Specifically, when hiring security personnel, but also anyone with access to people, property, company funds, and vital information inside a facility—can be a risk to a company. The best way to eliminate potentially threats is through the careful pre-hire and re-current screening of employees.
Digital Age Improves Background Checks
In this digital age, a background check can be completed virtually immediately and at far lower costs than in the past. Web-based online employment screening tools give facility managers the ability to check background information in minutes. And, as more governmental agencies and other organizations move their records from paper-based to electronic systems, checking criminal histories and verifying other applicable information is easier and faster than ever before.

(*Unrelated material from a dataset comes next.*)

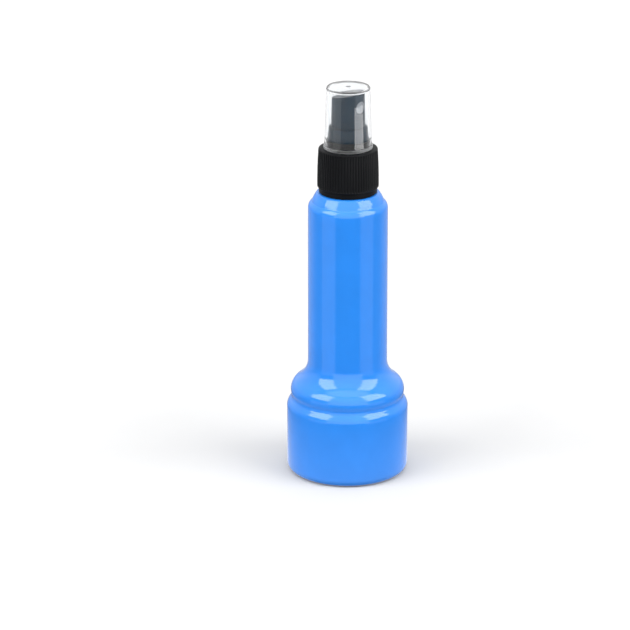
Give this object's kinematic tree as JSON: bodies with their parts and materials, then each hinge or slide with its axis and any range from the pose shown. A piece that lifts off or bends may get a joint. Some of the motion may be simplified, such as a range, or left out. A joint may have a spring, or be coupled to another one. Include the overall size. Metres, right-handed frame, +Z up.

Not only do online screening services save time—often a critical consideration when making hiring decisions—but they also put facility executives in control of the background screening process and eliminate the need for a middleman to access desired background information.
Rules Must be Followed
The Fair Credit Reporting Act (FCRA), Title VII anti-discrimination laws, Equal Employment Opportunity Commission (EEOC) guidelines, and other laws regulate employment screenings. Therefore, it is critical that the service facility professional’s select is not only compliant with applicable laws, but also provides the training and educational materials to help assure that companies comply as well.
One critical requirement is to obtain the applicant’s written approval before performing a background check. Further, if an applicant is to be turned down for a job based on the results of the background check, the individual must be notified that the decision was based on the result of the screening. The applicant then has five days to respond and correct any erroneous information.
A well-defined and documented employment screening program that includes a thorough background check is highly recommended for all job applicants. The organization should have written documentation setting out its standards and policies for employment screening. Having a formal set of guidelines for the type of background screening to be conducted for each category of employee can provide consistency to the process that can be important in the event of disputes.
What to Check
While the research conducted or the scope of the background check may vary by position, below are minimum types of information that a comprehensive background check should include.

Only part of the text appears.